* Begin AVAILABLE DATA *

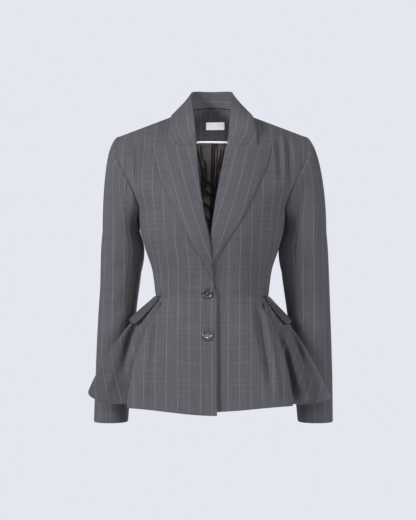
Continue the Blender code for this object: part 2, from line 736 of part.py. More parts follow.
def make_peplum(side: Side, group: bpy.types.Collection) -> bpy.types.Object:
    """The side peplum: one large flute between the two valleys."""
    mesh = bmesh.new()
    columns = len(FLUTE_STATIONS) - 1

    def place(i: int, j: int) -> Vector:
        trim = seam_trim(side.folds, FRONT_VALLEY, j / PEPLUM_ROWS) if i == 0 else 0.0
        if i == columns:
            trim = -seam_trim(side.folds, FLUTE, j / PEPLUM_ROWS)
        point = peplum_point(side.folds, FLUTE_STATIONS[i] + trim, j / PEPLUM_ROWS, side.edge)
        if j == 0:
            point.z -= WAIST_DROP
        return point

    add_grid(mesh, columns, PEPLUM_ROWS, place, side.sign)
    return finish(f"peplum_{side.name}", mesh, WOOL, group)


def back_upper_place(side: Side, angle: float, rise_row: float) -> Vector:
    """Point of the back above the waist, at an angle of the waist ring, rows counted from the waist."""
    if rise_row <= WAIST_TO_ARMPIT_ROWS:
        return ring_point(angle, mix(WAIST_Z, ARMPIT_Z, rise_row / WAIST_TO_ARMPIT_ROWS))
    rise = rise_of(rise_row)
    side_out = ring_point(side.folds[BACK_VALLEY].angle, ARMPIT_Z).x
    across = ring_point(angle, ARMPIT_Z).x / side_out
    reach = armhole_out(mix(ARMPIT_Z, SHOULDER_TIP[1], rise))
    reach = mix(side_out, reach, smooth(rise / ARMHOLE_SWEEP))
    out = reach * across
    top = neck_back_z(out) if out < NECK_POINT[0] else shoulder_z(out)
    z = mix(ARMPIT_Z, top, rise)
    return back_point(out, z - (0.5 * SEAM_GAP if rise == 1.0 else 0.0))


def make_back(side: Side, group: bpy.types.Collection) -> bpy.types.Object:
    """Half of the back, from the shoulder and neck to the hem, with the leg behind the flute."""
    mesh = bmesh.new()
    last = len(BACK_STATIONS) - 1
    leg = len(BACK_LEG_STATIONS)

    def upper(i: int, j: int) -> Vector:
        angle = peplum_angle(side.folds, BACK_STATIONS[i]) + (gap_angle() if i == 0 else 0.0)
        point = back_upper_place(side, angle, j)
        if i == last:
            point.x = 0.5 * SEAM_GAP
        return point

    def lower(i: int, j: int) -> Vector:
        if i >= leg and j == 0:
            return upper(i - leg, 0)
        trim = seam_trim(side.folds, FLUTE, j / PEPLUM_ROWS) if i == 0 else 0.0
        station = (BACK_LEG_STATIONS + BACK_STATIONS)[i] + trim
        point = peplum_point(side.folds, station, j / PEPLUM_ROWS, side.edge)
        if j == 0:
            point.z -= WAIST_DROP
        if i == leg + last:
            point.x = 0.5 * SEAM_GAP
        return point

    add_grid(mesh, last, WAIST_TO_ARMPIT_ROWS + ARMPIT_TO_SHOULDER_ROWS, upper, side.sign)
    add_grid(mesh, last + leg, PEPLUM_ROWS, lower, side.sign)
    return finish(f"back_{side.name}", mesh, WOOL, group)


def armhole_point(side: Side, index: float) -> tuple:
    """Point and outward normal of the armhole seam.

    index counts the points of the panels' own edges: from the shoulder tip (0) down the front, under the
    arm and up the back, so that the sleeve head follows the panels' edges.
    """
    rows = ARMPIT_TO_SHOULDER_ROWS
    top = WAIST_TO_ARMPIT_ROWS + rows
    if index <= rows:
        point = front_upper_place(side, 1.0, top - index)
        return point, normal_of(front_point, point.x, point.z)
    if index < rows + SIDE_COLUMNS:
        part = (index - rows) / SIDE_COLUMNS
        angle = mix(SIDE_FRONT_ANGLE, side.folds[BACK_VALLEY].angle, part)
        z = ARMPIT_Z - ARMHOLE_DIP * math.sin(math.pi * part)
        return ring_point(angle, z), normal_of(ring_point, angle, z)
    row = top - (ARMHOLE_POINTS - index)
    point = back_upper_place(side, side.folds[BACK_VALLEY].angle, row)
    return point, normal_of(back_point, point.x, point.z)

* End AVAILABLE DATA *

EXERCISE: Make an exact copy of the material above.

COMPLETE OUTPUT:
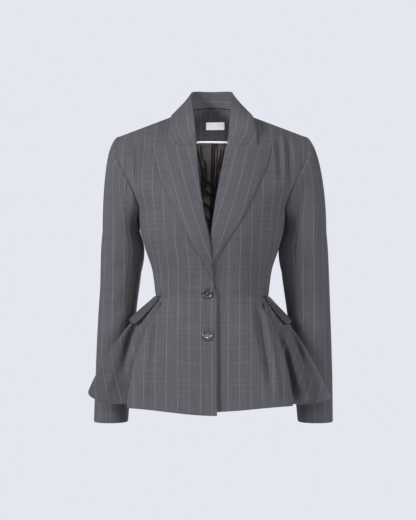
Continue the Blender code for this object: part 2, from line 736 of part.py. More parts follow.
def make_peplum(side: Side, group: bpy.types.Collection) -> bpy.types.Object:
    """The side peplum: one large flute between the two valleys."""
    mesh = bmesh.new()
    columns = len(FLUTE_STATIONS) - 1

    def place(i: int, j: int) -> Vector:
        trim = seam_trim(side.folds, FRONT_VALLEY, j / PEPLUM_ROWS) if i == 0 else 0.0
        if i == columns:
            trim = -seam_trim(side.folds, FLUTE, j / PEPLUM_ROWS)
        point = peplum_point(side.folds, FLUTE_STATIONS[i] + trim, j / PEPLUM_ROWS, side.edge)
        if j == 0:
            point.z -= WAIST_DROP
        return point

    add_grid(mesh, columns, PEPLUM_ROWS, place, side.sign)
    return finish(f"peplum_{side.name}", mesh, WOOL, group)


def back_upper_place(side: Side, angle: float, rise_row: float) -> Vector:
    """Point of the back above the waist, at an angle of the waist ring, rows counted from the waist."""
    if rise_row <= WAIST_TO_ARMPIT_ROWS:
        return ring_point(angle, mix(WAIST_Z, ARMPIT_Z, rise_row / WAIST_TO_ARMPIT_ROWS))
    rise = rise_of(rise_row)
    side_out = ring_point(side.folds[BACK_VALLEY].angle, ARMPIT_Z).x
    across = ring_point(angle, ARMPIT_Z).x / side_out
    reach = armhole_out(mix(ARMPIT_Z, SHOULDER_TIP[1], rise))
    reach = mix(side_out, reach, smooth(rise / ARMHOLE_SWEEP))
    out = reach * across
    top = neck_back_z(out) if out < NECK_POINT[0] else shoulder_z(out)
    z = mix(ARMPIT_Z, top, rise)
    return back_point(out, z - (0.5 * SEAM_GAP if rise == 1.0 else 0.0))


def make_back(side: Side, group: bpy.types.Collection) -> bpy.types.Object:
    """Half of the back, from the shoulder and neck to the hem, with the leg behind the flute."""
    mesh = bmesh.new()
    last = len(BACK_STATIONS) - 1
    leg = len(BACK_LEG_STATIONS)

    def upper(i: int, j: int) -> Vector:
        angle = peplum_angle(side.folds, BACK_STATIONS[i]) + (gap_angle() if i == 0 else 0.0)
        point = back_upper_place(side, angle, j)
        if i == last:
            point.x = 0.5 * SEAM_GAP
        return point

    def lower(i: int, j: int) -> Vector:
        if i >= leg and j == 0:
            return upper(i - leg, 0)
        trim = seam_trim(side.folds, FLUTE, j / PEPLUM_ROWS) if i == 0 else 0.0
        station = (BACK_LEG_STATIONS + BACK_STATIONS)[i] + trim
        point = peplum_point(side.folds, station, j / PEPLUM_ROWS, side.edge)
        if j == 0:
            point.z -= WAIST_DROP
        if i == leg + last:
            point.x = 0.5 * SEAM_GAP
        return point

    add_grid(mesh, last, WAIST_TO_ARMPIT_ROWS + ARMPIT_TO_SHOULDER_ROWS, upper, side.sign)
    add_grid(mesh, last + leg, PEPLUM_ROWS, lower, side.sign)
    return finish(f"back_{side.name}", mesh, WOOL, group)


def armhole_point(side: Side, index: float) -> tuple:
    """Point and outward normal of the armhole seam.

    index counts the points of the panels' own edges: from the shoulder tip (0) down the front, under the
    arm and up the back, so that the sleeve head follows the panels' edges.
    """
    rows = ARMPIT_TO_SHOULDER_ROWS
    top = WAIST_TO_ARMPIT_ROWS + rows
    if index <= rows:
        point = front_upper_place(side, 1.0, top - index)
        return point, normal_of(front_point, point.x, point.z)
    if index < rows + SIDE_COLUMNS:
        part = (index - rows) / SIDE_COLUMNS
        angle = mix(SIDE_FRONT_ANGLE, side.folds[BACK_VALLEY].angle, part)
        z = ARMPIT_Z - ARMHOLE_DIP * math.sin(math.pi * part)
        return ring_point(angle, z), normal_of(ring_point, angle, z)
    row = top - (ARMHOLE_POINTS - index)
    point = back_upper_place(side, side.folds[BACK_VALLEY].angle, row)
    return point, normal_of(back_point, point.x, point.z)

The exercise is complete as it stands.